## Set task:
The lines to return are those from the one containing "Continue the three.js" down to the one containing "normals: np.ndarray = field(init=False)", inclusive; return them exactly and nothing else.

— BEGIN Records supplied —

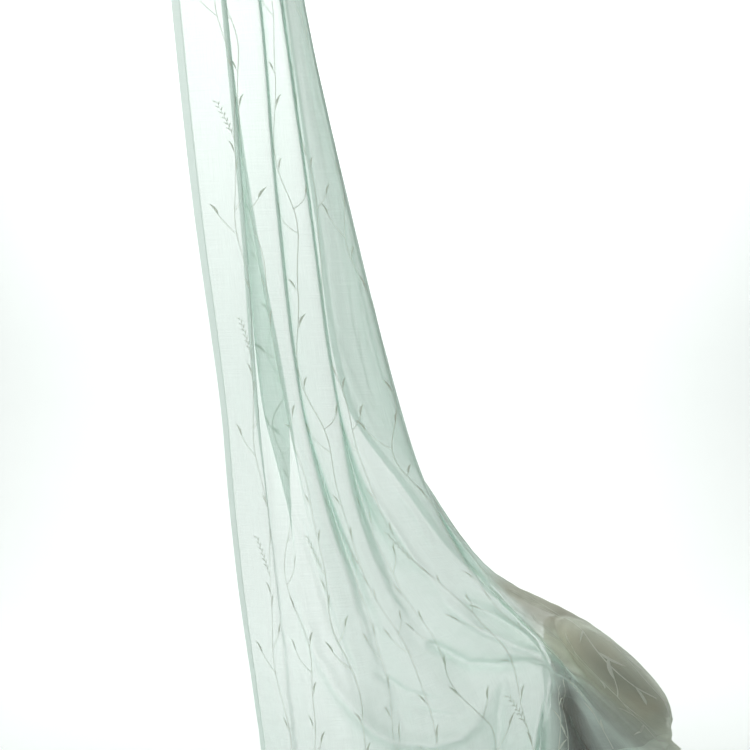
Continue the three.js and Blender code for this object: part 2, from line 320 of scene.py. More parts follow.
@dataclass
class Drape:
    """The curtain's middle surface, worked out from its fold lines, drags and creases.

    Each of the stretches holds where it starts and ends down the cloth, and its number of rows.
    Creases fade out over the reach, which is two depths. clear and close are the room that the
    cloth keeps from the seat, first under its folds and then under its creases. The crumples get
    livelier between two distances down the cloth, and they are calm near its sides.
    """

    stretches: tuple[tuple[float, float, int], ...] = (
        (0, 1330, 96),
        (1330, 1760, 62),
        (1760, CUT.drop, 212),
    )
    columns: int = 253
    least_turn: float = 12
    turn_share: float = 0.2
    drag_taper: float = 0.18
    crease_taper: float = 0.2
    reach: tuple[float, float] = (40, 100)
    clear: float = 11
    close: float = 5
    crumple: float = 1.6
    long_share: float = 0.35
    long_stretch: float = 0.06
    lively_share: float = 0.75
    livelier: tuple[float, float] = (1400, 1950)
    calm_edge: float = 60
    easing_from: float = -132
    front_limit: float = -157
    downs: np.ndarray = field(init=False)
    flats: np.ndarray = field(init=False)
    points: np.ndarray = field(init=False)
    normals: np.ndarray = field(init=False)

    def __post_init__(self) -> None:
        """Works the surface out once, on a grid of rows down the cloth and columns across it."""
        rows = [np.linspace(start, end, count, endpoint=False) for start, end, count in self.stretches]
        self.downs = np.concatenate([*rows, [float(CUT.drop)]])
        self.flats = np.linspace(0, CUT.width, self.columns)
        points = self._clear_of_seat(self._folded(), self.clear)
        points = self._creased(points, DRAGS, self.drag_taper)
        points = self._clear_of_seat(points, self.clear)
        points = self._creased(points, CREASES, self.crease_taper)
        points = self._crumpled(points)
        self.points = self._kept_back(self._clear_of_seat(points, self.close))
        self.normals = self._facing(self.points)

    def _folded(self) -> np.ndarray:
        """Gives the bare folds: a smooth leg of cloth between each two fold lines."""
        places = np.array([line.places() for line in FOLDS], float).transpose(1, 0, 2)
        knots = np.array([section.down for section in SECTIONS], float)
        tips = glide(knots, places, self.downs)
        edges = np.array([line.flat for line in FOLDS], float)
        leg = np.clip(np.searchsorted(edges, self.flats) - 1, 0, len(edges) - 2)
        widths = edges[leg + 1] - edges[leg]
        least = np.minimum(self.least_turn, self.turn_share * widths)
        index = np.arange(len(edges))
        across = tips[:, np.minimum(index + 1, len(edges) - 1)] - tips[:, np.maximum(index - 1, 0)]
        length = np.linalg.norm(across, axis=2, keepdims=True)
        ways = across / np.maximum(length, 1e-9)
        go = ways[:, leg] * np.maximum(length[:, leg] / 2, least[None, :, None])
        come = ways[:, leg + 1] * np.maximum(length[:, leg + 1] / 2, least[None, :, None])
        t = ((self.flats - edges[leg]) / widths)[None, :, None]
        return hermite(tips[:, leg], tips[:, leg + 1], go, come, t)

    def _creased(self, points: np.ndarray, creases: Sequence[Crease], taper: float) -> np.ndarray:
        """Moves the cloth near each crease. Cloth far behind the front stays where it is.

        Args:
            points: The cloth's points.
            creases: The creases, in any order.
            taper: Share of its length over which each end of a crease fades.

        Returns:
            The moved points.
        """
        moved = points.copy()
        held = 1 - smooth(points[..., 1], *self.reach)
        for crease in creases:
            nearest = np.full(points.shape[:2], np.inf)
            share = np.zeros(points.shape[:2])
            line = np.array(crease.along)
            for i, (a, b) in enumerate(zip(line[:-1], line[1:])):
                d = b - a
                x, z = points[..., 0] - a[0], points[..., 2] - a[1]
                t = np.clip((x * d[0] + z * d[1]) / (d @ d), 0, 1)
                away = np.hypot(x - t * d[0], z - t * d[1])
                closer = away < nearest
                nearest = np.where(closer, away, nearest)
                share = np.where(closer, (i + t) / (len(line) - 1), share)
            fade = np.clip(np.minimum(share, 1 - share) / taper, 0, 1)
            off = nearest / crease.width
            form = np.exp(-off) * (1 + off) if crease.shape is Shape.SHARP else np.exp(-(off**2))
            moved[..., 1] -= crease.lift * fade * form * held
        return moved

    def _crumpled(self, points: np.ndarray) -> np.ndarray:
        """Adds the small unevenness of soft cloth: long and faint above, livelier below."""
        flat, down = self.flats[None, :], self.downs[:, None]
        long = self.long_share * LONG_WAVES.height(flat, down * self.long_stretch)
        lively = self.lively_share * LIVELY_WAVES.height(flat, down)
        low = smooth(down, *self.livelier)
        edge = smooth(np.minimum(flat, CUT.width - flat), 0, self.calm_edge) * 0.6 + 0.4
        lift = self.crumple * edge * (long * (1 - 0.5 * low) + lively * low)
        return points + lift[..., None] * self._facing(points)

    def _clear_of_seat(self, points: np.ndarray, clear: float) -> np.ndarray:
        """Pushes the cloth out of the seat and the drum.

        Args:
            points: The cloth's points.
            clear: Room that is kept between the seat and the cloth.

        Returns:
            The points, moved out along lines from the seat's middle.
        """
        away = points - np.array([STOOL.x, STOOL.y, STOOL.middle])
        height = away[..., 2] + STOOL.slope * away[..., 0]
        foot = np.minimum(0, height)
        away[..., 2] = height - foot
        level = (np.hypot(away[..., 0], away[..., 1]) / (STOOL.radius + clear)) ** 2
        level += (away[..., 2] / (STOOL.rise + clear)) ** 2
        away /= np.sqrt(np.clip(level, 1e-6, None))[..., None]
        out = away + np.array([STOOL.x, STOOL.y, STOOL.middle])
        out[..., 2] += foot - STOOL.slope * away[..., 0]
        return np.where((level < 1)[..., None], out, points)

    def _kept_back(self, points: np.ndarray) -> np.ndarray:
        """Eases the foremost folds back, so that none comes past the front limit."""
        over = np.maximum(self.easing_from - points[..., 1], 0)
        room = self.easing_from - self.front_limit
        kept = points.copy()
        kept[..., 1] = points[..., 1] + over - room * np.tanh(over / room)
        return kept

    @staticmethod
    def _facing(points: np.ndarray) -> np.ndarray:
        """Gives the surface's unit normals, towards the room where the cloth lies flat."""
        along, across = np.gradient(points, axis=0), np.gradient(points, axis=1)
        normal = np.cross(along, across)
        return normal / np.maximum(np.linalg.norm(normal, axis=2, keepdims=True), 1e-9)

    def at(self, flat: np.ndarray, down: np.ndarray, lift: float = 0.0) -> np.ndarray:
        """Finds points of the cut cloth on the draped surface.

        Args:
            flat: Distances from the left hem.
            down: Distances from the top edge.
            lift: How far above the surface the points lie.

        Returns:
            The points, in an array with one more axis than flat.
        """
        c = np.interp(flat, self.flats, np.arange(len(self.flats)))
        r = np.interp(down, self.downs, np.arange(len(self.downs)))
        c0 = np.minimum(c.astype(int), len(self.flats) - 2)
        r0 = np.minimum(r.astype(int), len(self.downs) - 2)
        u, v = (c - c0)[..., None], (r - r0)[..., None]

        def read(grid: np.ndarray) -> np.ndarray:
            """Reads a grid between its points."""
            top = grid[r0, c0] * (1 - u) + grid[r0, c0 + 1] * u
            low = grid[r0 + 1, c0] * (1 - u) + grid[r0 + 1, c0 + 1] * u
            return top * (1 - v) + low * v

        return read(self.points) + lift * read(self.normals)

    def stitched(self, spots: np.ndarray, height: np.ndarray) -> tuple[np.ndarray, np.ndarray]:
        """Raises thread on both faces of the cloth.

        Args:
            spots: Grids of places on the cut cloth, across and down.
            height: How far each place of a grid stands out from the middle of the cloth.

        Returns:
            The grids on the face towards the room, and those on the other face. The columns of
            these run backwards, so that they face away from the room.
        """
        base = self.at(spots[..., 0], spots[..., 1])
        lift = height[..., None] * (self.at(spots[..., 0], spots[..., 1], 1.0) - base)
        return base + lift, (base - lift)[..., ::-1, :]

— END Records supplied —
— BEGIN Records supplied —

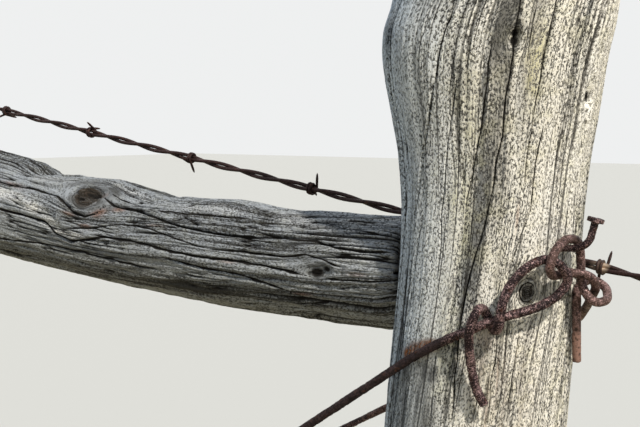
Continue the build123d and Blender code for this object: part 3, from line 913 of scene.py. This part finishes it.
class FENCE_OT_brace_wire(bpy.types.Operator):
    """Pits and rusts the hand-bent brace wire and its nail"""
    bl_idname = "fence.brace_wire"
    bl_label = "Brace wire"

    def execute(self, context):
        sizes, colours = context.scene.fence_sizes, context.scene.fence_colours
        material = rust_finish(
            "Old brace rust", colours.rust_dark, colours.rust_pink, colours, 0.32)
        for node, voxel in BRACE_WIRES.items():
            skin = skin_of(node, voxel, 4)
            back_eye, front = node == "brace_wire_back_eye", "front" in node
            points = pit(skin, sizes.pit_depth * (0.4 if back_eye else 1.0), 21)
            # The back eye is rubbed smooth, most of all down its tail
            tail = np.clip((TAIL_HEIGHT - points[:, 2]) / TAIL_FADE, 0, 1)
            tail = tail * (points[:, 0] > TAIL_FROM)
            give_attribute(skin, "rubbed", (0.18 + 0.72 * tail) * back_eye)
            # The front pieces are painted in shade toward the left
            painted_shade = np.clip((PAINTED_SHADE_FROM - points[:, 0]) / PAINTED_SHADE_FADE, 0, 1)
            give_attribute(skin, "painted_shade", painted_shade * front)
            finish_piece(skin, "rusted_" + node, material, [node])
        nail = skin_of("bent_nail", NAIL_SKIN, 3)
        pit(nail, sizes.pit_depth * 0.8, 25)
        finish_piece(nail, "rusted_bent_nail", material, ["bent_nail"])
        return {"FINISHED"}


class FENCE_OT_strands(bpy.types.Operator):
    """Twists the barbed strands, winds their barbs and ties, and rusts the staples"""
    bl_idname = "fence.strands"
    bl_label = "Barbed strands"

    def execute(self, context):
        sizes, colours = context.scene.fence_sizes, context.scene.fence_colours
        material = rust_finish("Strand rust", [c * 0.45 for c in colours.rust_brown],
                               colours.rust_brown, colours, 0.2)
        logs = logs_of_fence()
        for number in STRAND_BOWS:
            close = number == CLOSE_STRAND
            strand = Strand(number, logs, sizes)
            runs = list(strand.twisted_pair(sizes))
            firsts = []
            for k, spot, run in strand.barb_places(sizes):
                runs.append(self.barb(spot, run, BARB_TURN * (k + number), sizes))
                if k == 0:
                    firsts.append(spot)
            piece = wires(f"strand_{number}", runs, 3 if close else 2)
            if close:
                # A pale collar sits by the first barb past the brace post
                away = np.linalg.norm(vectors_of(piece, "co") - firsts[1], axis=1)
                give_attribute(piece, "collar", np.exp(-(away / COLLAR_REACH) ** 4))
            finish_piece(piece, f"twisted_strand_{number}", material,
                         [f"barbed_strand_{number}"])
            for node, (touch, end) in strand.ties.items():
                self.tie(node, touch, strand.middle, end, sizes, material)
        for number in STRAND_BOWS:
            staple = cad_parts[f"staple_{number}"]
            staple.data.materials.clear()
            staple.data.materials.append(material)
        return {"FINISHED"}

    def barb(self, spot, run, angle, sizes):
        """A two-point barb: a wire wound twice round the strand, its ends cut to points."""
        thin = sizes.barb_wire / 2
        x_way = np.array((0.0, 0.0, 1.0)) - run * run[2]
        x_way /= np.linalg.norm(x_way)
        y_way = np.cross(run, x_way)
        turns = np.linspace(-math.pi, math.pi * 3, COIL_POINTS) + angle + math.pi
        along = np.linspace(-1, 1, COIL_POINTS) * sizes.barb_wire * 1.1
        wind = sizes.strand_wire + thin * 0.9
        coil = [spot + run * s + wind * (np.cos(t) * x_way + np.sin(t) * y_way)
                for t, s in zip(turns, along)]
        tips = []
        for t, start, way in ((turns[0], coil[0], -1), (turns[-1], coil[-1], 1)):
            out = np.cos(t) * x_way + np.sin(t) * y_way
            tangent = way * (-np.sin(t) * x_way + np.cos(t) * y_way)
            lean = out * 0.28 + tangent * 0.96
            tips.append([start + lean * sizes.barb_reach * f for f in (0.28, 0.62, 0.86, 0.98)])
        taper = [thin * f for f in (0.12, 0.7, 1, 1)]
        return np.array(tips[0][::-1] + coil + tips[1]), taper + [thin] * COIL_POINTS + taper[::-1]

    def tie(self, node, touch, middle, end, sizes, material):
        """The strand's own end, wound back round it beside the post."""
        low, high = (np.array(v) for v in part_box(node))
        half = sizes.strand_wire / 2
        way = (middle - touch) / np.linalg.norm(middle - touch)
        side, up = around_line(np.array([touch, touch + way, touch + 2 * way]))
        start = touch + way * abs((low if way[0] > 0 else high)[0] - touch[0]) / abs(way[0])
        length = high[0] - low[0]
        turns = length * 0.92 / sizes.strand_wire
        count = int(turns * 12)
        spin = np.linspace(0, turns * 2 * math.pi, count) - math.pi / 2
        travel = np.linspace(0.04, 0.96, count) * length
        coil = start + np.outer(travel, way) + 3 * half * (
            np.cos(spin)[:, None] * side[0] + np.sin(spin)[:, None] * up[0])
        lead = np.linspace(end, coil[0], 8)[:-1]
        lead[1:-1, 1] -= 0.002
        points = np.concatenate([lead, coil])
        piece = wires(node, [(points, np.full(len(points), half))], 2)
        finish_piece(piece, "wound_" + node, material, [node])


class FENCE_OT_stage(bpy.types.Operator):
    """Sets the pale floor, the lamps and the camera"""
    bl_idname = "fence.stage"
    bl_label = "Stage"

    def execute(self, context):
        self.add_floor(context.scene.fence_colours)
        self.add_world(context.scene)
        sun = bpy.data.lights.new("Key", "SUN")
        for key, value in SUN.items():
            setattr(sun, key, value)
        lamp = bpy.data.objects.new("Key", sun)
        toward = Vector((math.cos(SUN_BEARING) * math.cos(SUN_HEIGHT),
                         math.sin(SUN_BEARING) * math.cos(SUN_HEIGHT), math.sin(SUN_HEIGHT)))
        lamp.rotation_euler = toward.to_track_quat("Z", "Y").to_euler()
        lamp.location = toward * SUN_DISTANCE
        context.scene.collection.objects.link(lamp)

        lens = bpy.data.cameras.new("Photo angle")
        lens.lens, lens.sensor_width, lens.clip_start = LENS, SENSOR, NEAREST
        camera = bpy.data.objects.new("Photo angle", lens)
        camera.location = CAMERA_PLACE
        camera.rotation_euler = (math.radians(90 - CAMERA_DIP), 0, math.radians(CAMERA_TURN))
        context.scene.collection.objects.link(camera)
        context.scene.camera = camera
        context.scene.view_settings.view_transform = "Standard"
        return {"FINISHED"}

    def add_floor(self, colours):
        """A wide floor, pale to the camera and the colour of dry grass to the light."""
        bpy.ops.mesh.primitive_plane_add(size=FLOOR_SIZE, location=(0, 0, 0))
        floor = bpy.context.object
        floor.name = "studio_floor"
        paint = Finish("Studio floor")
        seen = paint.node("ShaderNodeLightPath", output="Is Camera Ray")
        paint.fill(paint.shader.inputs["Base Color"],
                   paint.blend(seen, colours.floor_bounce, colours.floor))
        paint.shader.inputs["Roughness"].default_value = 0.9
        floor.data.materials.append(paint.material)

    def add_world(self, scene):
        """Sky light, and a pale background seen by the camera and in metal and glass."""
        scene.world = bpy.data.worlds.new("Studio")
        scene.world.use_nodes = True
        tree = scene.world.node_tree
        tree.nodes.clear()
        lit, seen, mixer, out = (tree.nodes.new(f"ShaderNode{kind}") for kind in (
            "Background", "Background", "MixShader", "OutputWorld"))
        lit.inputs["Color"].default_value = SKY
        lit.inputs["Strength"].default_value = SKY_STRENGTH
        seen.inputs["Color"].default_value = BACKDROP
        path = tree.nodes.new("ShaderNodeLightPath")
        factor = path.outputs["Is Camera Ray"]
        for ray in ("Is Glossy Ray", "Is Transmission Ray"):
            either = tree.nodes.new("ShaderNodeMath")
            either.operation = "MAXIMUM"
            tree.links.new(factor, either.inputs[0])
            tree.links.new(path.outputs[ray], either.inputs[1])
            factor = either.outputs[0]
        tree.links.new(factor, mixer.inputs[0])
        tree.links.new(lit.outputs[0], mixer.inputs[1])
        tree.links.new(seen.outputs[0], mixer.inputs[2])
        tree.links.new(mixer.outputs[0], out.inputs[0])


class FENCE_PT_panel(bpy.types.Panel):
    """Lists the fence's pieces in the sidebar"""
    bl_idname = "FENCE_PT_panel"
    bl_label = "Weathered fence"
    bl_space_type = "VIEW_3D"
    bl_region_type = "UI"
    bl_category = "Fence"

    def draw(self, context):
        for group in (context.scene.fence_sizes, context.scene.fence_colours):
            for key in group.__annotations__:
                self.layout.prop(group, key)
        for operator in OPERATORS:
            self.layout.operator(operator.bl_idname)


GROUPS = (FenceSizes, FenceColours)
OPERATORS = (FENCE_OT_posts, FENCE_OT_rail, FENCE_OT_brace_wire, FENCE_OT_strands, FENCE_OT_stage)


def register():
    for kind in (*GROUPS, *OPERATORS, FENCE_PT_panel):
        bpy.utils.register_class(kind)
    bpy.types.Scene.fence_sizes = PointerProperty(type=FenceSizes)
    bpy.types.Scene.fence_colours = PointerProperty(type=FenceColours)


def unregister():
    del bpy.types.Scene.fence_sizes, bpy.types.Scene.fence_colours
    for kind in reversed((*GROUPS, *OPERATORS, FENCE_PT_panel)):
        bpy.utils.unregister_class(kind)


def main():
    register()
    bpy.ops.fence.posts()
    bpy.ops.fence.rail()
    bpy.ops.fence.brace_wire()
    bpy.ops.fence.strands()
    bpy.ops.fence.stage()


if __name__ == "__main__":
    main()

— END Records supplied —

## Solution to the exercise:
Continue the three.js and Blender code for this object: part 2, from line 320 of scene.py. More parts follow.
@dataclass
class Drape:
    """The curtain's middle surface, worked out from its fold lines, drags and creases.

    Each of the stretches holds where it starts and ends down the cloth, and its number of rows.
    Creases fade out over the reach, which is two depths. clear and close are the room that the
    cloth keeps from the seat, first under its folds and then under its creases. The crumples get
    livelier between two distances down the cloth, and they are calm near its sides.
    """

    stretches: tuple[tuple[float, float, int], ...] = (
        (0, 1330, 96),
        (1330, 1760, 62),
        (1760, CUT.drop, 212),
    )
    columns: int = 253
    least_turn: float = 12
    turn_share: float = 0.2
    drag_taper: float = 0.18
    crease_taper: float = 0.2
    reach: tuple[float, float] = (40, 100)
    clear: float = 11
    close: float = 5
    crumple: float = 1.6
    long_share: float = 0.35
    long_stretch: float = 0.06
    lively_share: float = 0.75
    livelier: tuple[float, float] = (1400, 1950)
    calm_edge: float = 60
    easing_from: float = -132
    front_limit: float = -157
    downs: np.ndarray = field(init=False)
    flats: np.ndarray = field(init=False)
    points: np.ndarray = field(init=False)
    normals: np.ndarray = field(init=False)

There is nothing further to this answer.